**SOURCE MATERIAL:**
----

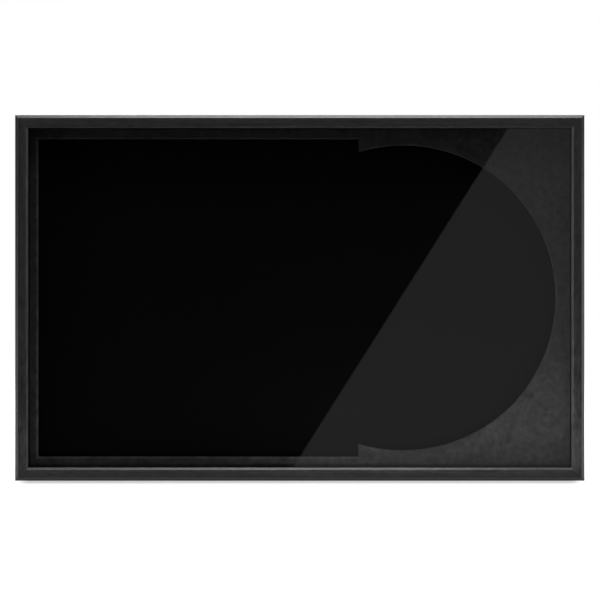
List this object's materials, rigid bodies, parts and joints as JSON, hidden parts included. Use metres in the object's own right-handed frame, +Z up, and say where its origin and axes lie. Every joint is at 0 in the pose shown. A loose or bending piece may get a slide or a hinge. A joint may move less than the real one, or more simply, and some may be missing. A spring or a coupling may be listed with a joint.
{
  "type": "record display frame",
  "caption": "Glazed black frame whose window mat shows a record sleeve and the record beside it; the back panel is held by turn buttons.",
  "frame": {"origin": "middle of the footprint, at the bottom rail's lower face", "axes": "+X to the viewer's right along the frame, +Y from the glazed front to the back, +Z up"},
  "size_m": [0.5508, 0.037, 0.3538],
  "materials": {
    "rail": "satin",
    "glazing": "polished",
    "spacer": "matte",
    "mat": "matte",
    "nest": "matte",
    "lining": "matte",
    "panel": "matte",
    "hardware": "satin",
    "nail": "satin",
    "bumper": "matte"
  },
  "bodies": {
    "frame": {"top_rail": "rail", "right_rail": "rail", "bottom_rail": "rail", "left_rail": "rail", "corner_nail_top_left": "nail", "corner_nail_top_right": "nail", "corner_nail_bottom_left": "nail", "corner_nail_bottom_right": "nail", "glazing": "glazing", "spacer_top": "spacer", "spacer_right": "spacer", "spacer_bottom": "spacer", "spacer_left": "spacer", "window_mat": "mat", "record_nest": "nest", "button_screw_top_left": "hardware", "button_screw_top_right": "hardware", "button_screw_right": "hardware", "button_screw_bottom_right": "hardware", "button_screw_bottom_left": "hardware", "button_screw_left": "hardware", "wall_bumper_top_left": "bumper", "wall_bumper_top_right": "bumper", "wall_bumper_bottom_left": "bumper", "wall_bumper_bottom_right": "bumper"},
    "back_panel": {"back_panel": "panel", "panel_lining": "lining", "hanger_strap_left": "hardware", "hanger_strap_right": "hardware", "hanger_rivet_left": "hardware", "hanger_rivet_right": "hardware"},
    "button_top_left": {"turn_button_top_left": "hardware"},
    "button_top_right": {"turn_button_top_right": "hardware"},
    "button_right": {"turn_button_right": "hardware"},
    "button_bottom_right": {"turn_button_bottom_right": "hardware"},
    "button_bottom_left": {"turn_button_bottom_left": "hardware"},
    "button_left": {"turn_button_left": "hardware"},
    "ring_left": {"hanger_ring_left": "hardware"},
    "ring_right": {"hanger_ring_right": "hardware"}
  },
  "joints": [
    {"name": "panel_slide", "type": "slide", "parent": "frame", "child": "back_panel", "axis": [0, 1, 0], "range_m": [0, 0.08]},
    {"name": "button_top_left_turn", "type": "hinge", "parent": "frame", "child": "button_top_left", "pos_m": [-0.13772, 0.0142, 0.3498], "axis": [0, 1, 0], "continuous": true},
    {"name": "button_top_right_turn", "type": "hinge", "parent": "frame", "child": "button_top_right", "pos_m": [0.13772, 0.0142, 0.3498], "axis": [0, 1, 0], "continuous": true},
    {"name": "button_right_turn", "type": "hinge", "parent": "frame", "child": "button_right", "pos_m": [0.27145, 0.0142, 0.1769], "axis": [0, 1, 0], "continuous": true},
    {"name": "button_bottom_right_turn", "type": "hinge", "parent": "frame", "child": "button_bottom_right", "pos_m": [0.13772, 0.0142, 0.004], "axis": [0, 1, 0], "continuous": true},
    {"name": "button_bottom_left_turn", "type": "hinge", "parent": "frame", "child": "button_bottom_left", "pos_m": [-0.13772, 0.0142, 0.004], "axis": [0, 1, 0], "continuous": true},
    {"name": "button_left_turn", "type": "hinge", "parent": "frame", "child": "button_left", "pos_m": [-0.27145, 0.0142, 0.1769], "axis": [0, 1, 0], "continuous": true},
    {"name": "ring_left_swing", "type": "hinge", "parent": "back_panel", "child": "ring_left", "pos_m": [-0.18455, 0.0157, 0.2869], "axis": [1, 0, 0], "range_deg": [0, 180]},
    {"name": "ring_right_swing", "type": "hinge", "parent": "back_panel", "child": "ring_right", "pos_m": [0.18455, 0.0157, 0.2869], "axis": [1, 0, 0], "range_deg": [0, 180]}
  ]
}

----

**PROBLEM DESCRIPTION:** Copy out the whole listing, exactly as written.

**TASK RESULT:**
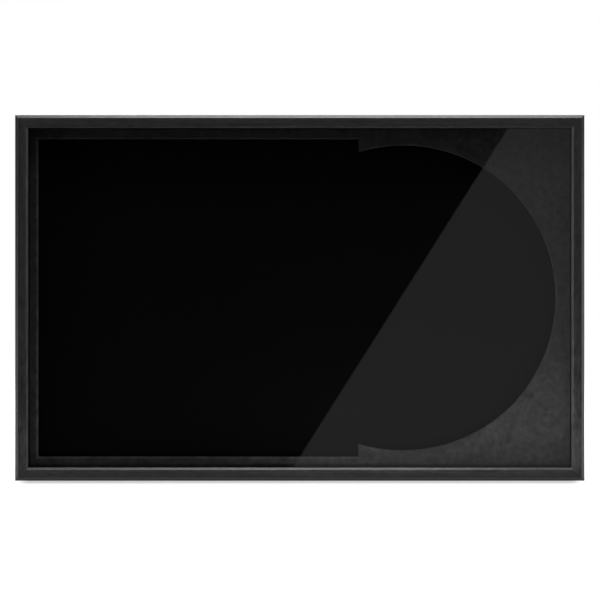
List this object's materials, rigid bodies, parts and joints as JSON, hidden parts included. Use metres in the object's own right-handed frame, +Z up, and say where its origin and axes lie. Every joint is at 0 in the pose shown. A loose or bending piece may get a slide or a hinge. A joint may move less than the real one, or more simply, and some may be missing. A spring or a coupling may be listed with a joint.
{
  "type": "record display frame",
  "caption": "Glazed black frame whose window mat shows a record sleeve and the record beside it; the back panel is held by turn buttons.",
  "frame": {"origin": "middle of the footprint, at the bottom rail's lower face", "axes": "+X to the viewer's right along the frame, +Y from the glazed front to the back, +Z up"},
  "size_m": [0.5508, 0.037, 0.3538],
  "materials": {
    "rail": "satin",
    "glazing": "polished",
    "spacer": "matte",
    "mat": "matte",
    "nest": "matte",
    "lining": "matte",
    "panel": "matte",
    "hardware": "satin",
    "nail": "satin",
    "bumper": "matte"
  },
  "bodies": {
    "frame": {"top_rail": "rail", "right_rail": "rail", "bottom_rail": "rail", "left_rail": "rail", "corner_nail_top_left": "nail", "corner_nail_top_right": "nail", "corner_nail_bottom_left": "nail", "corner_nail_bottom_right": "nail", "glazing": "glazing", "spacer_top": "spacer", "spacer_right": "spacer", "spacer_bottom": "spacer", "spacer_left": "spacer", "window_mat": "mat", "record_nest": "nest", "button_screw_top_left": "hardware", "button_screw_top_right": "hardware", "button_screw_right": "hardware", "button_screw_bottom_right": "hardware", "button_screw_bottom_left": "hardware", "button_screw_left": "hardware", "wall_bumper_top_left": "bumper", "wall_bumper_top_right": "bumper", "wall_bumper_bottom_left": "bumper", "wall_bumper_bottom_right": "bumper"},
    "back_panel": {"back_panel": "panel", "panel_lining": "lining", "hanger_strap_left": "hardware", "hanger_strap_right": "hardware", "hanger_rivet_left": "hardware", "hanger_rivet_right": "hardware"},
    "button_top_left": {"turn_button_top_left": "hardware"},
    "button_top_right": {"turn_button_top_right": "hardware"},
    "button_right": {"turn_button_right": "hardware"},
    "button_bottom_right": {"turn_button_bottom_right": "hardware"},
    "button_bottom_left": {"turn_button_bottom_left": "hardware"},
    "button_left": {"turn_button_left": "hardware"},
    "ring_left": {"hanger_ring_left": "hardware"},
    "ring_right": {"hanger_ring_right": "hardware"}
  },
  "joints": [
    {"name": "panel_slide", "type": "slide", "parent": "frame", "child": "back_panel", "axis": [0, 1, 0], "range_m": [0, 0.08]},
    {"name": "button_top_left_turn", "type": "hinge", "parent": "frame", "child": "button_top_left", "pos_m": [-0.13772, 0.0142, 0.3498], "axis": [0, 1, 0], "continuous": true},
    {"name": "button_top_right_turn", "type": "hinge", "parent": "frame", "child": "button_top_right", "pos_m": [0.13772, 0.0142, 0.3498], "axis": [0, 1, 0], "continuous": true},
    {"name": "button_right_turn", "type": "hinge", "parent": "frame", "child": "button_right", "pos_m": [0.27145, 0.0142, 0.1769], "axis": [0, 1, 0], "continuous": true},
    {"name": "button_bottom_right_turn", "type": "hinge", "parent": "frame", "child": "button_bottom_right", "pos_m": [0.13772, 0.0142, 0.004], "axis": [0, 1, 0], "continuous": true},
    {"name": "button_bottom_left_turn", "type": "hinge", "parent": "frame", "child": "button_bottom_left", "pos_m": [-0.13772, 0.0142, 0.004], "axis": [0, 1, 0], "continuous": true},
    {"name": "button_left_turn", "type": "hinge", "parent": "frame", "child": "button_left", "pos_m": [-0.27145, 0.0142, 0.1769], "axis": [0, 1, 0], "continuous": true},
    {"name": "ring_left_swing", "type": "hinge", "parent": "back_panel", "child": "ring_left", "pos_m": [-0.18455, 0.0157, 0.2869], "axis": [1, 0, 0], "range_deg": [0, 180]},
    {"name": "ring_right_swing", "type": "hinge", "parent": "back_panel", "child": "ring_right", "pos_m": [0.18455, 0.0157, 0.2869], "axis": [1, 0, 0], "range_deg": [0, 180]}
  ]
}